Below are some examples of what you can attain with DeepChem according to their official publication:

Predict the solubility of small drug-like molecules

Predict binding affinity for small molecule to protein targets

Predict physical properties of simple materials

Analyze protein structures and extract useful descriptors

Count the number of cells in a microscopy image

License:

MIT License

Isaakkamau commented 10 months ago

WEEK 3:

Suggest a new model and document it (2);

Model Name:

opqua

Model Documentation :

https://github.com/pablocarderam/opqua#model-documentation

Source Code:

https://github.com/pablocarderam/opqua

Description:

Opqua is an epidemiological modeling framework for pathogen population genetics and evolution.
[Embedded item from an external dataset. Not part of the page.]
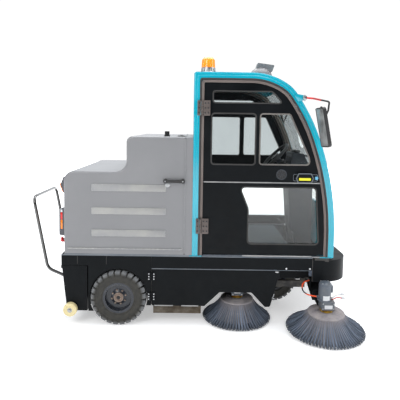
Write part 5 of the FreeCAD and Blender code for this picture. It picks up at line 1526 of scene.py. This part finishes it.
makeRollers()
print("rollers done")

# roof, mirrors and front
roofTrim = {"beacon": (0.10625, -0.420), "lamp": (0.52425, -0.200), "face": 1.854}
mirrorTrim = {"centre": (0.89425, -0.690, 1.478), "half": (0.010, 0.0625, 0.1375), "lean": -11.0,
    "turn": 10.0}


def buildBeaconRibs(bm):
    x, y = roofTrim["beacon"]
    z = roofTrim["face"] + 0.050
    for c, s in circleSteps(24):
        addRod(bm, (x + 0.0487 * c, y + 0.0487 * s, z), (x + 0.0453 * c, y + 0.0453 * s, z + 0.056), 0.0017,
            6)


def buildBeaconBands(bm):
    x, y = roofTrim["beacon"]
    z = roofTrim["face"]
    for c, s in circleSteps(24):
        addRod(bm, (x + 0.0520 * c, y + 0.0520 * s, z + 0.014), (x + 0.0505 * c, y + 0.0505 * s, z + 0.038),
            0.0020, 6)
    addTurned(bm, [(0.049, 0.0480), (0.0525, 0.0475), (0.0525, 0.0430), (0.0495, 0.0425)], (x, y, z),
        (0, 0, 1), 48)


def buildRoofLampTrim(bm):
    x, y = roofTrim["lamp"]
    z = roofTrim["face"]
    addTurned(bm, [(0.0930, 0.004), (0.0968, 0.0045), (0.0968, 0.0075), (0.0925, 0.0085)], (x, y, z),
        (0, 0, 1), 64)


def mirrorFrame():
    lean = Matrix.Rotation(math.radians(mirrorTrim["lean"]), 4, "Y")
    return Matrix.Translation(mirrorTrim["centre"]) @ lean @ Matrix.Rotation(math.radians(mirrorTrim["turn"]),
        4, "Z")


# pane let into the back of the mirror, modelled square and tilted as the housing is
def buildMirrorGlass(bm):
    hx, hy, hz = mirrorTrim["half"]
    own = bmesh.new()
    addBlock(own, (-hx - 0.0012, -hy + 0.008, -hz + 0.008), (-hx + 0.002, hy - 0.008, hz - 0.008), 0.001)
    bmesh.ops.transform(own, matrix=mirrorFrame(), verts=own.verts)
    joinMesh(bm, own)


# rubber rim round the pane
def buildMirrorRim(bm):
    hx, hy, hz = mirrorTrim["half"]
    own = bmesh.new()
    for sign in (-1, 1):
        addRod(own, (-hx, sign * (hy - 0.006), -hz + 0.006), (-hx, sign * (hy - 0.006), hz - 0.006), 0.003,
            10)
        addRod(own, (-hx, -hy + 0.006, sign * (hz - 0.006)), (-hx, hy - 0.006, sign * (hz - 0.006)), 0.003,
            10)
    addRod(own, (-0.004, -0.02, hz - 0.002), (-0.004, -0.02, hz + 0.006), 0.007, 12, 0.001)
    bmesh.ops.transform(own, matrix=mirrorFrame(), verts=own.verts)
    joinMesh(bm, own)


def buildMirrorClamp(bm):
    addBlock(bm, (0.7735, -0.5800, 1.6715), (0.8015, -0.5620, 1.6985), 0.003)
    addRod(bm, (0.7875, -0.5710, 1.6600), (0.7875, -0.5710, 1.7060), 0.0055, 12, 0.001)
    addRod(bm, (0.7945, -0.5640, 1.6610), (0.7945, -0.5640, 1.6660), 0.0080, 6)


# shrink sleeve on the mirror's arm, near its clamp
def buildMirrorSleeve(bm):
    addTube(bm, [(0.8005, -0.5805, 1.6838), (0.8420, -0.6060, 1.6778), (0.8850, -0.6480, 1.6645)], 0.0072,
        4)


def buildMirrorFoot(bm):
    points = [(0.7100, 1.7020), (0.7380, 1.7105), (0.8000, 1.7000), (0.8000, 1.6700), (0.7440, 1.6580)]
    addPlate(bm, points, [0.004, 0.006, 0.006, 0.006, 0.004], -0.5640, 0.0030, 0.001)


# parked wiper at the foot of the windscreen
def buildWiper(bm):
    addRod(bm, (1.028, -0.05, 1.085), (1.045, -0.05, 1.090), 0.014, 24, 0.002)
    addTube(bm, [(1.044, -0.05, 1.090), (1.046, 0.06, 1.120), (1.040, 0.22, 1.150), (1.036, 0.30, 1.162)],
        0.005, 3, smooth=True)
    addTube(bm, [(1.040, 0.02, 1.126), (1.038, 0.20, 1.146), (1.032, 0.44, 1.170)], 0.0045, 3, smooth=True)


# black rubber round the windscreen, seen from the front
def buildScreenSeal(bm):
    points = []
    line = cabLine(0.012, 0.0, 2)
    low, high = 1.235, 1.765
    for x, _, z in line:
        if low < z < high and x > 0.5:
            points.append((x + 0.001, z))
    for y in (-0.516, 0.516):
        addTube(bm, [(x, y, z) for x, z in points], 0.007, 2)
    for x, z in (points[0], points[-1]):
        addTube(bm, [(x, -0.516, z), (x, 0.516, z)], 0.007, 2)


def makeRoof():
    makePieces("chassis", (
        ("beacon_ribs", buildBeaconRibs, "amberLens", "amber_lens", False),
        ("beacon_bands", buildBeaconBands, "zinc", "lamp_silver", False),
        ("roof_lamp_trim", buildRoofLampTrim, "roofGrey", "roof_grey", False),
        ("mirror_glass", buildMirrorGlass, "mirrorGlass", "lamp_silver", True),
        ("mirror_rims", buildMirrorRim, "sealRubber", "black_plastic", True),
        ("mirror_clamps", buildMirrorClamp, "zinc", "lamp_silver", True),
        ("mirror_sleeves", buildMirrorSleeve, "redPlastic", "black_plastic", True),
        ("mirror_feet", buildMirrorFoot, "tealPaint", "teal_paint", True),
        ("wiper", buildWiper, "blackPlastic", "black_plastic", False),
        ("screen_seal", buildScreenSeal, "sealRubber", "black_plastic", False)))


makeRoof()
print("roof and front done")

# driver's place
seatShape = {"cushion": ("seat_cushion", 0.42, 0.035), "back": ("seat_back", 0.45, 0.030)}


# a crowned pad whose sides pull in between its corners
def buildPad(bm, low, high, crown, pinch):
    addBlock(bm, low, high)
    bmesh.ops.subdivide_edges(bm, edges=bm.edges[:], cuts=11, use_grid_fill=True)
    low, high = Vector(low), Vector(high)
    middle, half = (low + high) / 2, (high - low) / 2
    for vert in bm.verts:
        local = [(vert.co[k] - middle[k]) / half[k] for k in range(3)]
        thin = min(range(3), key=lambda k: half[k])
        wide = [k for k in range(3) if k != thin]
        bulge = (1 - local[wide[0]] ** 4) * (1 - local[wide[1]] ** 4)
        vert.co[thin] += half[thin] * (bulge - 1) * crown * local[thin]
        for k, other in ((wide[0], wide[1]), (wide[1], wide[0])):
            vert.co[k] -= local[k] * half[k] * pinch * (1 - local[other] ** 2) * abs(local[k]) ** 3
            vert.co[k] -= local[k] * half[k] * 0.05 * local[thin] ** 4
        wrinkle = noise.noise(vert.co * 9.0) * 0.0022
        vert.co[thin] += wrinkle * bulge


def makeSeat():
    for key, (node, crown, pinch) in seatShape.items():
        low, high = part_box(node)
        bm = bmesh.new()
        buildPad(bm, low, high, crown, pinch)
        obj = finishPiece(bm, f"seat_{key}_pad", "vinyl", "chassis", sharp=60)
        smoother = obj.modifiers.new("smoother", "SUBSURF")
        smoother.levels = smoother.render_levels = 1
        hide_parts(node)


def buildMat(bm):
    addBlock(bm, (0.42, -0.505, 0.5255), (0.79, 0.505, 0.5335), 0.003)
    for i in range(24):
        y = -0.49 + i * 0.0426
        addBlock(bm, (0.43, y, 0.533), (0.78, y + 0.012, 0.5365), 0.001)


# folded boot where the column leaves the console
def buildBellows(bm):
    axis = Vector((-math.sqrt(0.5), 0, math.sqrt(0.5)))
    top = Vector((0.69025, 0, 1.231))
    profile = []
    for i in range(9):
        profile.append((0.030 + 0.020 * (i / 8) + (0.006 if i % 2 else 0.0), -0.060 - 0.012 * i))
    addTurned(bm, profile, top, axis, 36)


def buildPedalPads(bm):
    for x, z, y in ((0.75425, 0.668, -0.060), (0.84425, 0.585, -0.190)):
        for k in range(5):
            t = (k - 2) * 0.013
            mid = Vector((x + 0.007 + t * 0.7 - 0.004, y, z + 0.006 - t * 0.75 + 0.004))
            addRod(bm, mid + Vector((0, -0.032, 0)), mid + Vector((0, 0.032, 0)), 0.0035, 8)


# instrument binnacle and switches on the console
def buildDashTop(bm):
    addBlock(bm, (0.835, -0.080, 1.268), (0.885, 0.080, 1.290), 0.008, 3)
    for i in range(5):
        y = -0.06 + 0.03 * i
        addRod(bm, (0.815, y, 1.225), (0.800, y, 1.228), 0.008, 16, 0.001)
    addRod(bm, (0.795, -0.116, 0.905), (0.795, -0.122, 0.905), 0.008, 12)


def makeInterior():
    makePieces("chassis", (
        ("floor_mat", buildMat, "matBlue", "grey_plastic", False),
        ("column_boot", buildBellows, "blackPlastic", "black_plastic", False),
        ("pedal_pads", buildPedalPads, "windowSeal", "black_plastic", False),
        ("dash_switches", buildDashTop, "blackPlastic", "black_plastic", False)))


makeSeat()
makeInterior()
print("driver's place done")

# floor, sky and lamps
# each lamp: place, aim, size in metres, power and colour
studio = {"floorSize": 30.0, "sky": 1.05, "near": (0.05, 0.052, 0.057), "white": (3.2, 6.5), "glow": 0.42,
    "lamps": {
        "keyLight": ((-2.6, -4.2, 3.2), (0.0, -0.2, 0.8), (2.2, 1.6), 74.0, (1.0, 0.985, 0.96)),
        "topLight": ((0.3, 0.4, 4.2), (0.1, 0.0, 0.6), (3.6, 2.4), 135.0, (0.97, 0.985, 1.0)),
        "sideLight": ((4.2, -1.6, 2.2), (0.6, -0.3, 0.7), (1.4, 2.2), 37.0, (1.0, 1.0, 1.0))}}


def makeFloor():
    bm = bmesh.new()
    bmesh.ops.create_grid(bm, x_segments=1, y_segments=1, size=studio["floorSize"] / 2)
    mesh = bpy.data.meshes.new("floor")
    bm.to_mesh(mesh)
    bm.free()
    obj = bpy.data.objects.new("floor", mesh)
    scene.collection.objects.link(obj)
    material, tree, shader = newMaterial("floorPale")
    grain = placeGroup(tree, "grain", {"Scale": 60.0, "Mottle Scale": 0.6})
    tree.links.new(addMix(tree, grain["Mottle"], (0.86, 0.86, 0.865), (0.885, 0.885, 0.89)),
        shader.inputs["Base Color"])
    shader.inputs["Roughness"].default_value = 0.85
    shader.inputs["Specular IOR Level"].default_value = 0.1
    split = tree.nodes.new("ShaderNodeVectorMath")
    split.operation = "LENGTH"
    tree.links.new(readPlace(tree), split.inputs[0])
    far = addRange(tree, split.outputs["Value"], *studio["white"])
    glow = addMath(tree, "ADD", studio["glow"], far)
    shader.inputs["Emission Color"].default_value = (1.0, 1.0, 1.0, 1.0)
    tree.links.new(glow, shader.inputs["Emission Strength"])
    mesh.materials.append(material)


# white studio: bright overhead and behind, darker on the camera's side, so that dark panels stay dark
def makeSky():
    world = bpy.data.worlds.new("studio")
    scene.world = world
    world.use_nodes = True
    tree = world.node_tree
    tree.nodes.clear()
    split = splitVector(tree, tree.nodes.new("ShaderNodeTexCoord").outputs["Generated"])
    behind = addRange(tree, split["Y"], -0.55, 0.35)
    above = addRange(tree, split["Z"], 0.15, 0.75)
    bright = addMath(tree, "MAXIMUM", behind, above)
    colour = addMix(tree, bright, studio["near"], (0.93, 0.96, 1.0))
    seen = addMix(tree, tree.nodes.new("ShaderNodeLightPath").outputs["Is Camera Ray"], colour,
        (1.0, 1.0, 1.0))
    background = tree.nodes.new("ShaderNodeBackground")
    background.inputs["Strength"].default_value = studio["sky"]
    tree.links.new(seen, background.inputs["Color"])
    output = tree.nodes.new("ShaderNodeOutputWorld")
    tree.links.new(background.outputs[0], output.inputs["Surface"])


def makeLamp(name, place, target, size, power, colour):
    data = bpy.data.lights.new(name, "AREA")
    data.shape = "RECTANGLE"
    data.size, data.size_y = size
    data.energy = power
    data.color = colour
    obj = bpy.data.objects.new(name, data)
    aim = Vector(target) - Vector(place)
    obj.matrix_world = Matrix.Translation(place) @ aim.to_track_quat("-Z", "Y").to_matrix().to_4x4()
    scene.collection.objects.link(obj)


def makeStudio():
    makeFloor()
    makeSky()
    for name, lamp in studio["lamps"].items():
        makeLamp(name, *lamp)
    scene.view_settings.view_transform = "Standard"


makeStudio()
print("studio lit")

bpy.context.view_layer.update()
The framework can be used to:

  1. Make predictions about the relationship between pathogen evolution and epidemiology.
  2. pathogen evolution through mutation, recombination, and/or reassortment
  3. influence of pathogen genome sequences on transmission and evolution, as well as host demographic dynamics

Its models are composed of populations (Each population may have its own unique parameters dictating the events that happen inside of it, including how pathogens are spread between its hosts and vectors.) containing hosts and/or vectors, which themselves may be infected by a number of pathogens with different genomes

License:

MIT License

Isaakkamau commented 10 months ago

WEEK 3:

Suggest a new model and document it (3);

Model Name:

MolGAN

Model Publication :

arxiv.org/abs/1805.11973

Source Code:

https://github.com/nicola-decao/MolGAN

Description:

According to the above publication, MolGan is a deep generative model for graph-structured data in the context of chemical synthesis. The model excels in generating nearly 100% valid compounds and it also directly generates molecular graphs, bypassing the need for costly graph matching techniques

License:

MIT License

GemmaTuron commented 9 months ago

Hello,

Thanks for your work during the Outreachy contribution period, we hope you enjoyed it! We will now close this issue while we work on the selection of interns. Thanks again!